Stored data
····················

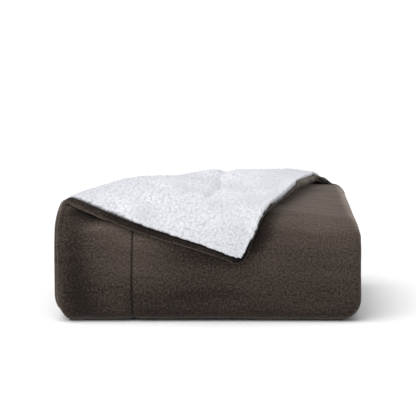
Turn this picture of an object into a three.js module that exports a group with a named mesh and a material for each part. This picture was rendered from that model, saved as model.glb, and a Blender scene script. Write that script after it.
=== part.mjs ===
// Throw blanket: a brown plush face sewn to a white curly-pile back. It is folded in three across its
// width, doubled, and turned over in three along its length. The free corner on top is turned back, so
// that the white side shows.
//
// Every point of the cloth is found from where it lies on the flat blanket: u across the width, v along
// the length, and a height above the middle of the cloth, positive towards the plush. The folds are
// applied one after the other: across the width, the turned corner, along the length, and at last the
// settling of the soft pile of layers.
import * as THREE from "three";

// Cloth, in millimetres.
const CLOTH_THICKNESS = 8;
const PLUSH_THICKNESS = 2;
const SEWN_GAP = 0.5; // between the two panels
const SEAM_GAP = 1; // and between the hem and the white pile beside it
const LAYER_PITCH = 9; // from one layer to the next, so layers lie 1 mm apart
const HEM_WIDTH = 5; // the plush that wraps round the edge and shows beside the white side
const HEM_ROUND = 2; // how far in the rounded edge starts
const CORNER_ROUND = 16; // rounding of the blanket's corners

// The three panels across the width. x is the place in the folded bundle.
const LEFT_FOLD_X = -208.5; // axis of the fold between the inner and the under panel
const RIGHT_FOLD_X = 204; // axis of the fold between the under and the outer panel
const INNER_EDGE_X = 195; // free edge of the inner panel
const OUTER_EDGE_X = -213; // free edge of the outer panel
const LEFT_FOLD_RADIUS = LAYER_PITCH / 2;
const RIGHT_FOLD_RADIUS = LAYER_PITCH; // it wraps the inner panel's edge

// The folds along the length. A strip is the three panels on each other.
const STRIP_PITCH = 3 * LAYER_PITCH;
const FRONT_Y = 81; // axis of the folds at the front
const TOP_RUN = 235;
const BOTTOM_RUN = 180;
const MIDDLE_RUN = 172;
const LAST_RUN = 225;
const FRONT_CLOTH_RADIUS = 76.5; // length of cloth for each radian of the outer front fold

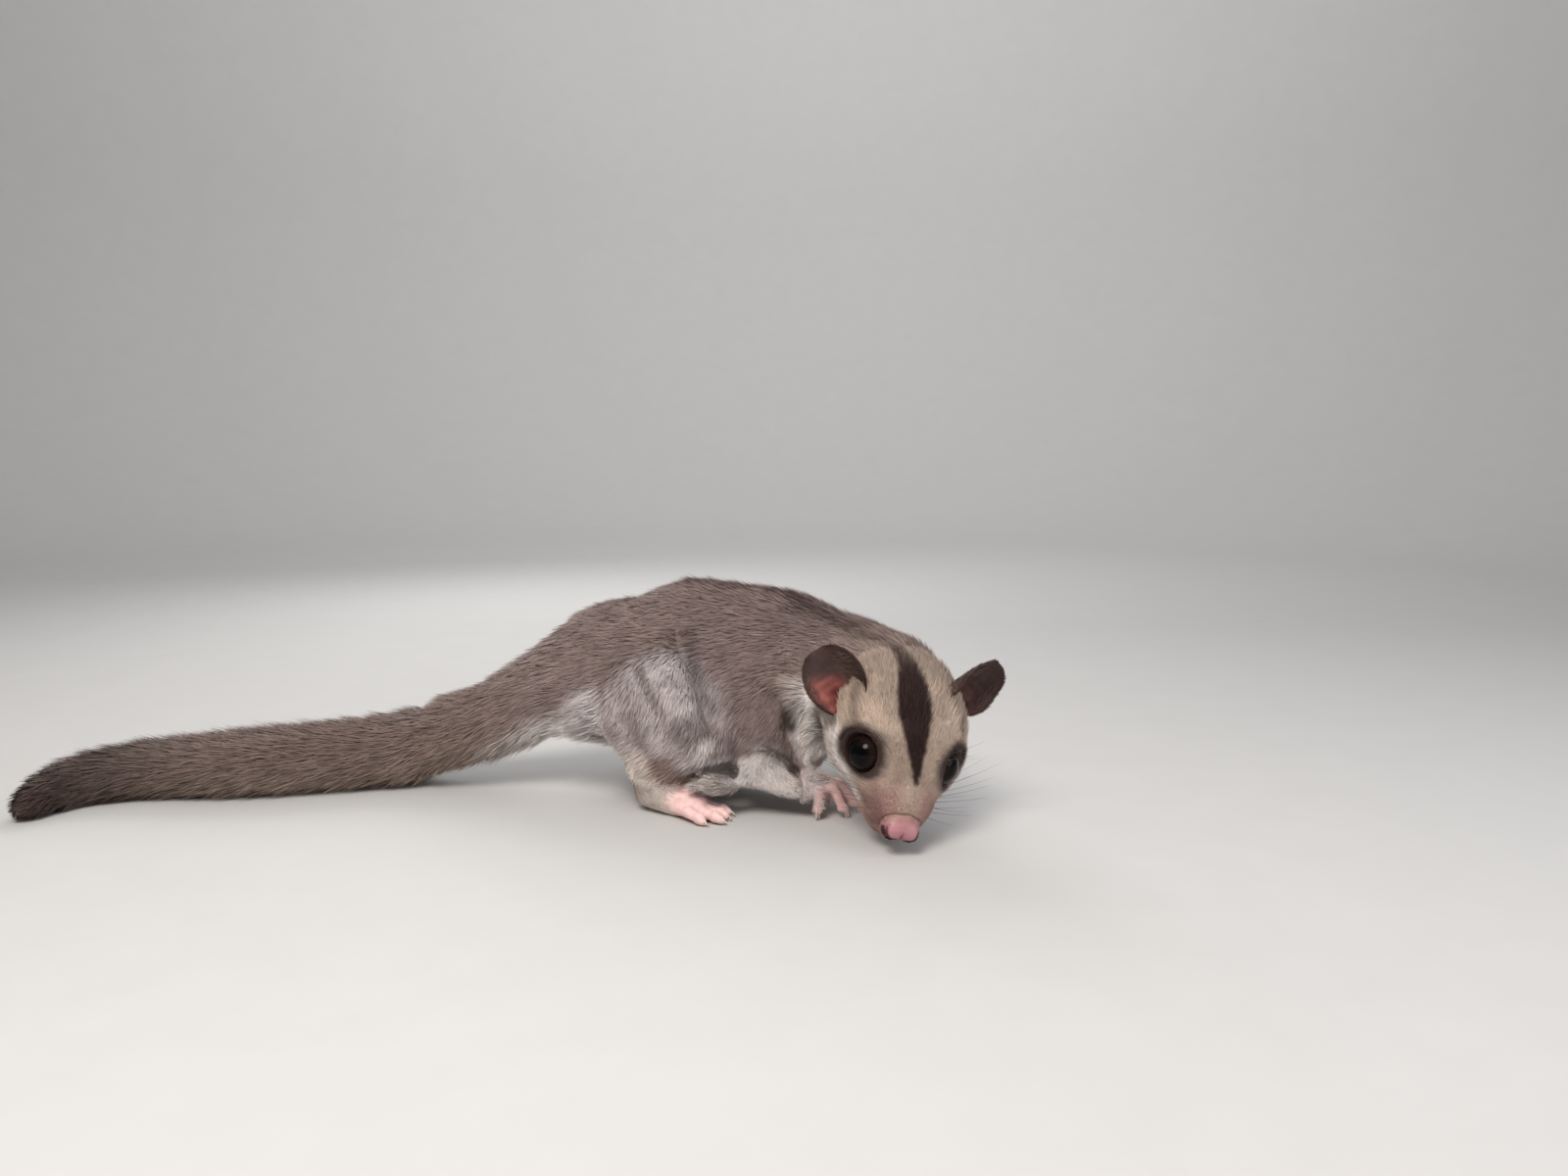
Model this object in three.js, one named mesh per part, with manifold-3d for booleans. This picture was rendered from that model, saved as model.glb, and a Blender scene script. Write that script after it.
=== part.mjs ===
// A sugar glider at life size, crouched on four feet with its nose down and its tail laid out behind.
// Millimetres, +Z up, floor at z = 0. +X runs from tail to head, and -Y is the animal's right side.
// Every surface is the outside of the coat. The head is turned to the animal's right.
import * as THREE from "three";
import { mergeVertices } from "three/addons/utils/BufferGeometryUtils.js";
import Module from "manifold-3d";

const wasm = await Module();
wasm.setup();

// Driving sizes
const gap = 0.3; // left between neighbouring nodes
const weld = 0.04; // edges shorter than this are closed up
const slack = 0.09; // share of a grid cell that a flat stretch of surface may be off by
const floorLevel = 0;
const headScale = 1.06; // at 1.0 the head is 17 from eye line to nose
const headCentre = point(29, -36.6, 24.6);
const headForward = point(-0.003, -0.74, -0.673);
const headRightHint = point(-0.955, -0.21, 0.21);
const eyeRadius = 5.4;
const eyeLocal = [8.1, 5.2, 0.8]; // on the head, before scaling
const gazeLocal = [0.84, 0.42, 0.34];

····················

(Given request):
Repeat the records above exactly.

(The solution):
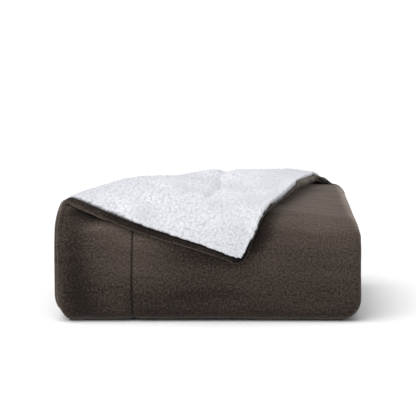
Turn this picture of an object into a three.js module that exports a group with a named mesh and a material for each part. This picture was rendered from that model, saved as model.glb, and a Blender scene script. Write that script after it.
=== part.mjs ===
// Throw blanket: a brown plush face sewn to a white curly-pile back. It is folded in three across its
// width, doubled, and turned over in three along its length. The free corner on top is turned back, so
// that the white side shows.
//
// Every point of the cloth is found from where it lies on the flat blanket: u across the width, v along
// the length, and a height above the middle of the cloth, positive towards the plush. The folds are
// applied one after the other: across the width, the turned corner, along the length, and at last the
// settling of the soft pile of layers.
import * as THREE from "three";

// Cloth, in millimetres.
const CLOTH_THICKNESS = 8;
const PLUSH_THICKNESS = 2;
const SEWN_GAP = 0.5; // between the two panels
const SEAM_GAP = 1; // and between the hem and the white pile beside it
const LAYER_PITCH = 9; // from one layer to the next, so layers lie 1 mm apart
const HEM_WIDTH = 5; // the plush that wraps round the edge and shows beside the white side
const HEM_ROUND = 2; // how far in the rounded edge starts
const CORNER_ROUND = 16; // rounding of the blanket's corners

// The three panels across the width. x is the place in the folded bundle.
const LEFT_FOLD_X = -208.5; // axis of the fold between the inner and the under panel
const RIGHT_FOLD_X = 204; // axis of the fold between the under and the outer panel
const INNER_EDGE_X = 195; // free edge of the inner panel
const OUTER_EDGE_X = -213; // free edge of the outer panel
const LEFT_FOLD_RADIUS = LAYER_PITCH / 2;
const RIGHT_FOLD_RADIUS = LAYER_PITCH; // it wraps the inner panel's edge

// The folds along the length. A strip is the three panels on each other.
const STRIP_PITCH = 3 * LAYER_PITCH;
const FRONT_Y = 81; // axis of the folds at the front
const TOP_RUN = 235;
const BOTTOM_RUN = 180;
const MIDDLE_RUN = 172;
const LAST_RUN = 225;
const FRONT_CLOTH_RADIUS = 76.5; // length of cloth for each radian of the outer front fold

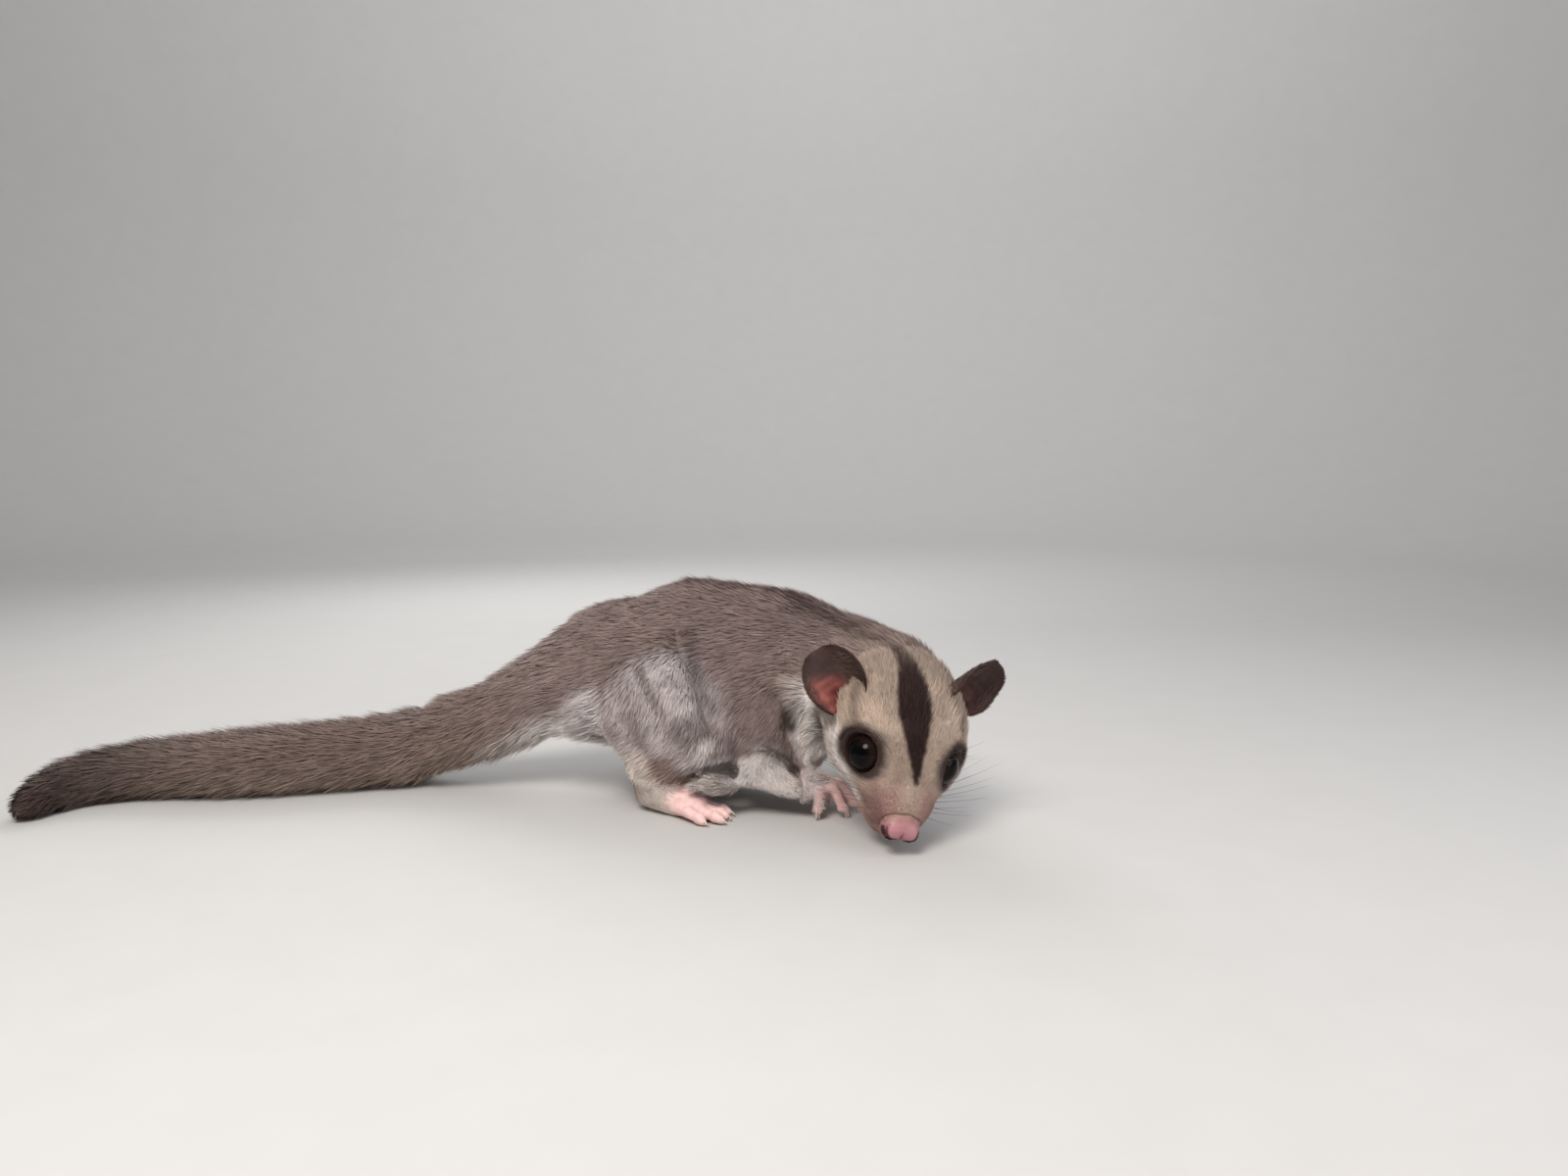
Model this object in three.js, one named mesh per part, with manifold-3d for booleans. This picture was rendered from that model, saved as model.glb, and a Blender scene script. Write that script after it.
=== part.mjs ===
// A sugar glider at life size, crouched on four feet with its nose down and its tail laid out behind.
// Millimetres, +Z up, floor at z = 0. +X runs from tail to head, and -Y is the animal's right side.
// Every surface is the outside of the coat. The head is turned to the animal's right.
import * as THREE from "three";
import { mergeVertices } from "three/addons/utils/BufferGeometryUtils.js";
import Module from "manifold-3d";

const wasm = await Module();
wasm.setup();

// Driving sizes
const gap = 0.3; // left between neighbouring nodes
const weld = 0.04; // edges shorter than this are closed up
const slack = 0.09; // share of a grid cell that a flat stretch of surface may be off by
const floorLevel = 0;
const headScale = 1.06; // at 1.0 the head is 17 from eye line to nose
const headCentre = point(29, -36.6, 24.6);
const headForward = point(-0.003, -0.74, -0.673);
const headRightHint = point(-0.955, -0.21, 0.21);
const eyeRadius = 5.4;
const eyeLocal = [8.1, 5.2, 0.8]; // on the head, before scaling
const gazeLocal = [0.84, 0.42, 0.34];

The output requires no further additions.